Ana Ristović (1972) is a Serbian poet and translator. She has published five volumes of poetry and has been honored many times for her poetry. She has been awarded the Branko Radičević Prize for the best Serbian poetry debut (Snovidna voda, 1994), the Branko Miljković Prize, the Milica Stojadinović Srpkinja Prize, the Hubert Burda Prize for young East European Poets, and most recently the Disova Prize. Her poems have been translated into many languages; in 2007, the volume So dunkel, so hell (Jung und Jung) appeared in German. In addition, German translations of her poetry have been published in various journals, such as manuskripte, Akzente, Lichtungen, and Schreibhefte. Besides writing essays and reviews, she was the editor of the cultural journal Balcanis. Ristović currently lives in Belgrade and is a Member of the Serbian Literary Association, the Serbian P.E.N. Club, the Association of Literary Translators of Serbia, and the Slovene Writers’ Association.

Photo: © Nataša Peric

Sjón

Sjón

Sjón (1962) is an Icelandic poet, novelist, and songwriter. He has published twelve volumes of poetry since the age of 16. His poems have been translated into more than twenty languages and appeared in various foreign-language anthologies and magazines. The collection of poems The Song of the Stone Collector (Gesang des Steinesammlers; Kleinheinrich) was nominated for the Icelandic Literary Prize in 2007. Sjón has written nine novels: The Blue Fox (Schattenfuchs; S. Fischer) won the Nordic Council’s Literary Prize in 2005; From the Mouth of the Whale (Das Gleißen der Nacht; S. Fischer) was nominated for both the International IMPAC Dublin Literary Awards and the Independent Foreign Fiction Prize.
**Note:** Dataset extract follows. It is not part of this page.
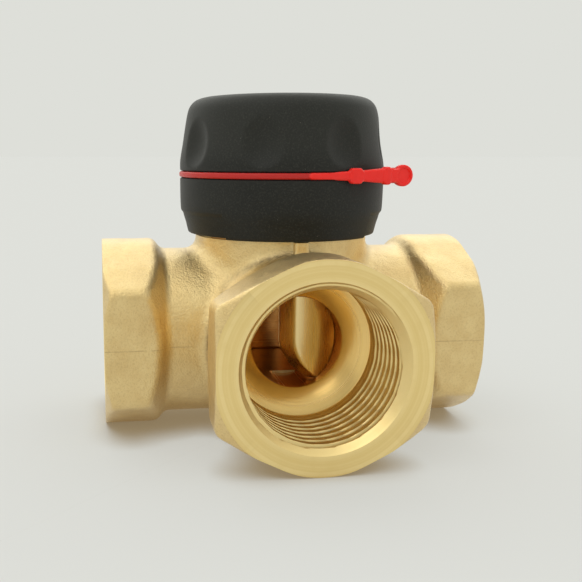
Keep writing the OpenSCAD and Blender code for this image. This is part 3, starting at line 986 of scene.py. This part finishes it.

Moonstone. The Boy Who Never Was (Der Junge, den es nicht gab; S. Fischer) won the Icelandic Literature Prize in 2013. In addition, he has written children’s books, film scripts, plays, libretti, and song lyrics. He also wrote lyrics for the Icelandic singer Björk and was nominated for an Oscar for I’ve seen it all from Lars von Trier’s Dancer in the Dark in 2001. From 2007 to 2008, he was Samuel-Fischer-Visiting Professor at the Free University of Berlin. Sjón lives in Reykjavík and is President of the Icelandic P.E.N. Center.